A natural place people coordinate without communicating. From game theory, it explains why entire founder cohorts converge on the YC SAFE, why certain stacks become defaults, and why AI researchers gravitate toward shared norms and eval suites even without explicit coordination.

Schlep Blindness

The tendency to underestimate or ignore tedious, unglamorous work that actually determines success. Coined by Paul Graham, it resonated because every meaningful problem hides a pile of unpleasant operational tasks. In AI, it shows up when teams obsess over models but underinvest in eval pipelines, monitoring, data cleaning, or the infrastructure that makes systems reliable.

Systems Thinking

Understanding behavior by analyzing the entire interacting system. From cybernetics and organizational theory, it's essential for AI because models behave differently when embedded inside agents, tools, incentives, or multi-model ecosystems.

Type Two Fun

Miserable while it happens but meaningful in hindsight. From mountaineering culture, it's the unofficial description of long refactors, safety evaluations, and late-night deploys.

Yak Shaving

Getting stuck doing a chain of small tasks before you can start the real task. Originating at the MIT AI Lab, it's the daily reality of AI infra work: each dependency reveals ten more.

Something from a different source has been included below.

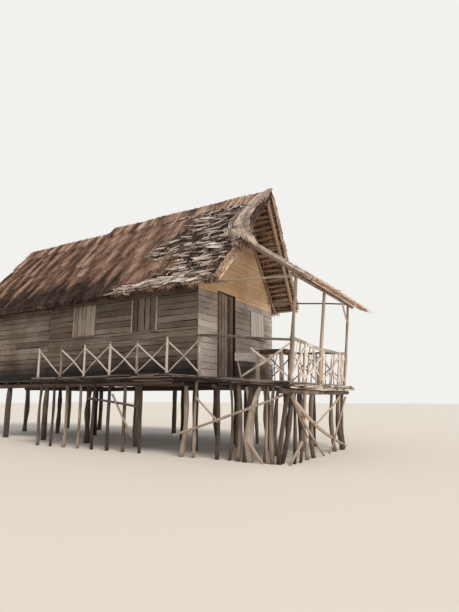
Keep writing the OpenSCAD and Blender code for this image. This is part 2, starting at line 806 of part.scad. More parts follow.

Zero-Shot / One-Shot / Few-Shot

Prompting with no examples, one example, or a small handful. From early LLM research, these terms became the shorthand for how models generalize, mimic style, and perform structured tasks without fine-tuning.

Closing

New ideas will keep pouring into this ecosystem as fast as old ones settle in. Some will flare briefly; others will become permanent fixtures of how people build and reason. That's the predictable rhythm of Silicon Valley's vocabulary: concepts surface, get stripped of preamble, and slip into everyday use almost overnight. The goal of a glossary like this isn't to capture every meme but to understand why they matter. They help builders coordinate, choose, and move: a shared language for navigating an accelerating world.